I was wondering what the advantages of nickle casses were over standard brass cases. Thanks
they shine up real fast in a tumbler,but split sooner than 'brass' cases.
Originally, nickel cases were for corrosion protection in leather holsters and cartridge belt loops.
Now I believe most defense and +P ammo is plated for easier visual identification.
I'm sure others will have more reasons to add.
Is correct about they were designed for corrosion protection in leather and extended use in the chamber of your gun. They say brass can corrode if left in the chamber for a extended period of time and if your outside in wet weather conditions. Personally I have had brass cartridges discolor, but never had any corrode in the chamber. Leave brass in leather and its only a matter of time before it starts turning green/blue.
And no disrespect or ill intent to you Tilos, but the reason you see a lot of defense ammo and +P ammo in nickel cases is for the corrosion, not a load identifier. I have some Corbon defense loads, 9mm 115gr JHP +P+ 1350 fps and .40 S&W 165gr JHP 1150fps and there both brass case.

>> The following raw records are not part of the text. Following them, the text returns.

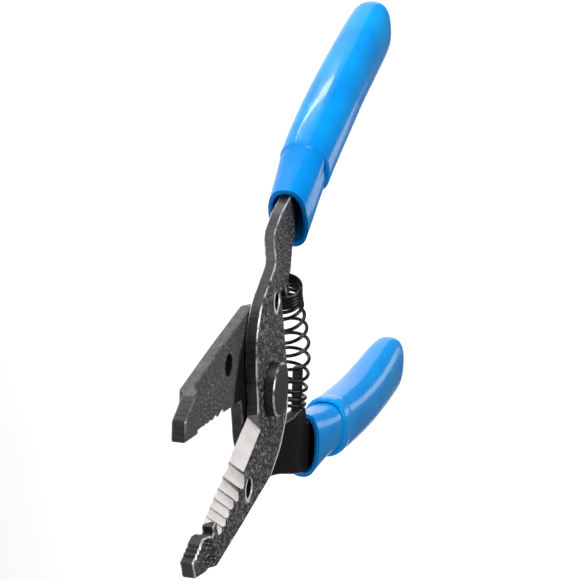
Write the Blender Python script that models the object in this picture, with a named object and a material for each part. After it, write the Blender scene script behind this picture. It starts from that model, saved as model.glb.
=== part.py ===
"""Spring-opened hand wire stripper with a serrated gripping nose and dipped vinyl grips.

The tool lies flat: +Z is the pivot axis, -X points along the jaws, +X along the handles.
Both levers are drawn in the closed position, where they mirror each other about the long
axis, and are then swung open about the pivot.  The rear lever is the front one rolled half
a turn about X.  All driving sizes below are in millimetres.
"""
import math

import bmesh
import bpy
from mathutils import Matrix, Vector

MM = 0.001

# ---- overall arrangement -------------------------------------------------------------------
HALF_OPEN_DEG = 14.2        # each lever's swing from closed to resting open
PLATE_T = 2.4               # thickness of the stamped lever plate
MATING_GAP = 0.15           # each plate stands this far off the mating plane
HANDLE_CROSS = 1.35         # handle mid-plane lies this far past the mating plane
REAR_HEAD_H = 1.5           # formed tail of the rivet
HEAD_CLEAR = 0.15           # running clearance under both rivet heads
MATING_Z = MATING_GAP + PLATE_T + HEAD_CLEAR + REAR_HEAD_H   # mating plane above the rear face

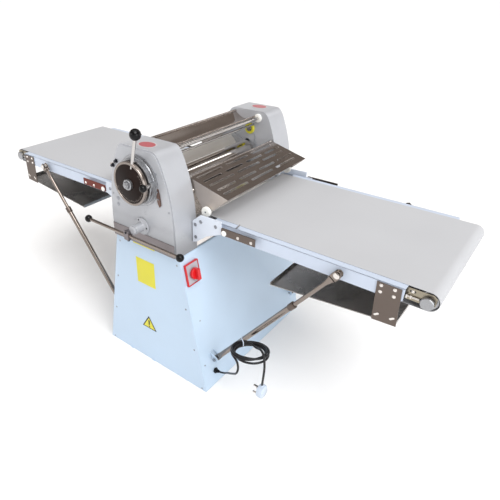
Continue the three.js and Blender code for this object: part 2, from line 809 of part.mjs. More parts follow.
function mainsCord() {
  const group = new THREE.Group();
  const coil = part('cord_coil', solid(cordCoil()), PAINT.black);
  coil.position.set(COIL.x, COIL.y, COIL.z);
  const heading = THREE.MathUtils.degToRad(COIL.leanAxis);
  const leanAxis = new THREE.Vector3(Math.cos(heading), Math.sin(heading), 0);
  coil.quaternion.setFromAxisAngle(leanAxis, -THREE.MathUtils.degToRad(COIL.lean));
  const plug = part('mains_plug', mainsPlug(), PAINT.white);
  plug.position.set(PLUG.x, PLUG.y, PLUG.z);
  group.add(
    part('power_cord', solid(tube(LEAD_ROUTE, CORD.radius, 24)), PAINT.black),
    coil,
    part('cord_tail', solid(tube(TAIL_ROUTE, CORD.radius, 10)), PAINT.black),
    plug,
  );
  return group;
}

const doughSheeter = new THREE.Group();
doughSheeter.add(
  cabinet(),
  switchGroup(),
  glandGroup(),
  heads(),
  rollerBay(),
  controls(),
  conveyorSide('right', 0),
  conveyorSide('left', Math.PI),
  mainsCord(),
);

export default doughSheeter;
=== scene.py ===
"""Dough sheeter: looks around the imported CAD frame.

Lengths are in millimetres and are turned into metres when a piece is made. A piece that is repeated
is drawn for the right-hand, operator's side and mirrored from there.
"""

import math

import bmesh
import bpy
import numpy as np
from mathutils import Matrix, Vector


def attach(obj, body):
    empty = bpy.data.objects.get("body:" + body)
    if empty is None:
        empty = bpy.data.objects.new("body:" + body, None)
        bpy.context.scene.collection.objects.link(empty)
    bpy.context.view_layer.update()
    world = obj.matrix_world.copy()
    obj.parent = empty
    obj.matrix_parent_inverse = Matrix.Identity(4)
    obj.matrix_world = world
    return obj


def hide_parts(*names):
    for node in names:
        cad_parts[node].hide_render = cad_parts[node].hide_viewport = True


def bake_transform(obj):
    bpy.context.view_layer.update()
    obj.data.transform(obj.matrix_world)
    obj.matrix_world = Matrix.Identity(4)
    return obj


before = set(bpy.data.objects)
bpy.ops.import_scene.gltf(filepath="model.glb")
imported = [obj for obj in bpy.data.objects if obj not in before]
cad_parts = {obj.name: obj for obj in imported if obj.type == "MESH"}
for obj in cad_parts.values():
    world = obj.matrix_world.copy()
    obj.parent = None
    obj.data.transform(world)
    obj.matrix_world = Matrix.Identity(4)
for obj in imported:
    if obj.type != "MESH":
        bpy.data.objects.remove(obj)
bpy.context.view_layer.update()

MM = 0.001
SIDES = (("right", 1), ("left", -1))
ENDS = (("near", 1), ("far", -1))
FACE = Vector((0, -1, 0))  # towards the operator
SHARP = math.radians(32)  # edges that turn more than this are sharp

STRUT_FOOT = Vector((284, -302, 133))
STRUT_RUN = Vector((444, 0, 595))
STRUT_AXIS = STRUT_RUN.normalized()
STRUT_LENGTH = math.hypot(STRUT_RUN.x, STRUT_RUN.z)

# The cabinet's side panels lean inwards; OUT stands square on the right one.
PANEL_FOOT_X, PANEL_TOP_X, PANEL_HEIGHT = 290.6, 166.6, 601
LEAN = math.atan((PANEL_FOOT_X - PANEL_TOP_X) / PANEL_HEIGHT)
OUT = Vector((math.cos(LEAN), 0, math.sin(LEAN)))
FRONT_Y = -380.0
HEAD_FACE_Y = -395
HEAD_TOP = 985

# ---- materials


def rgb(hex_colour):
    """Linear colour of an sRGB hex string."""
    parts = [int(hex_colour[i : i + 2], 16) / 255 for i in (0, 2, 4)]
    return [c / 12.92 if c <= 0.04045 else ((c + 0.055) / 1.055) ** 2.4 for c in parts]


def shade(colour, factor):
    """The colour made lighter or darker, with its alpha."""
    return (*[min(1.0, c * factor) for c in colour], 1.0)


def fill(node, values):
    """Sets unlinked inputs of a shader node, and hands the node back."""
    for socket, value in values.items():
        node.inputs[socket].default_value = value
    return node


FINE_SHARE = 0.35
COAT_ROUGHNESS = 0.12


def surface(name, hex_colour, rough, metallic=0.0, tone=0.05, tone_scale=7.0, grain=(1, 1, 1),
            grain_scale=900.0, bump=0.03, bump_mm=0.05, rough_spread=0.08, coat=0.0, ior=1.45):
    """Procedural finish: broad tone drift, fine grain in the bump, roughness that varies with both."""
    mat = bpy.data.materials.new(name)
    mat.use_nodes = True
    nodes, links = mat.node_tree.nodes, mat.node_tree.links
    shader = nodes["Principled BSDF"]
    fill(shader, {"Metallic": metallic, "IOR": ior, "Coat Weight": coat, "Coat Roughness": COAT_ROUGHNESS})
    place = nodes.new("ShaderNodeTexCoord")
    broad = fill(nodes.new("ShaderNodeTexNoise"), {"Scale": tone_scale, "Detail": 5.0})
    links.new(place.outputs["Object"], broad.inputs["Vector"])
    stretch = fill(nodes.new("ShaderNodeMapping"), {"Scale": grain})
    links.new(place.outputs["Object"], stretch.inputs["Vector"])
    fine = fill(nodes.new("ShaderNodeTexNoise"), {"Scale": grain_scale, "Detail": 3.0})
    links.new(stretch.outputs["Vector"], fine.inputs["Vector"])
    both = fill(nodes.new("ShaderNodeMath"), {1: FINE_SHARE})
    both.operation = "MULTIPLY_ADD"
    links.new(fine.outputs["Fac"], both.inputs[0])
    links.new(broad.outputs["Fac"], both.inputs[2])
    ramp = nodes.new("ShaderNodeValToRGB")
    base = rgb(hex_colour)
    dim, lit = ramp.color_ramp.elements
    dim.position, dim.color = 0.45, shade(base, 1 - tone)
    lit.position, lit.color = 0.9, shade(base, 1 + tone)
    links.new(both.outputs["Value"], ramp.inputs["Fac"])
    links.new(ramp.outputs["Color"], shader.inputs["Base Color"])
    spread = fill(nodes.new("ShaderNodeMapRange"), {
        "From Min": 0.4, "From Max": 0.95,
        "To Min": max(0.02, rough - rough_spread), "To Max": rough + rough_spread})
    links.new(both.outputs["Value"], spread.inputs["Value"])
    links.new(spread.outputs["Result"], shader.inputs["Roughness"])
    relief = fill(nodes.new("ShaderNodeBump"), {"Strength": bump, "Distance": bump_mm * MM})
    links.new(fine.outputs["Fac"], relief.inputs["Height"])
    links.new(relief.outputs["Normal"], shader.inputs["Normal"])
    return mat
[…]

Also Throckmorton is absolutely correct on the split nickel casing's. Back in 1977 I had my old boss load me up some .38 Special loads, before I started reloading and all five on the first test fire split all the way from the rim to the mouth of the case. Needless to say I took the rest back to my boss and showed him they were a little "HOT" and he broke them down and lightened the load. lol
That taught me not to reload any "HOT" loads. I only purchase "HOT" loads for defense.
Ok, so corrosion resistance is pretty much the only advantage over brass cases. Thanks for the replies.
You got it.:thumbup:
The splitting is new to me. I've not seen more of that in nickle plated but I can't say it isn't so. I've seen both split.
Don't overlook how easily and nicely it cleans up as someone mentioned so corrosion resistance isn't the only advantage.
I have 1,000 once fired matched hs Speer 9mm cases I plan to load up for my PF-9 and they were really hard to find.
Nickel cases are shinner and look good all over the mat when shooting. They are harder on steel dies, than non-plated cases. With carbide dies, you can easly see when you have a scratch in the die. When reloading for your own use, they make it easier at the ranges to usually tell which case are yours.. assuming not many others are shooting w/nickel case..
I like both when clean and shinny
I load up nickle cases to let me know they are hunting rounds. They dont last as long but they also dont corrode as fast.
I always figured it was because they could charge more.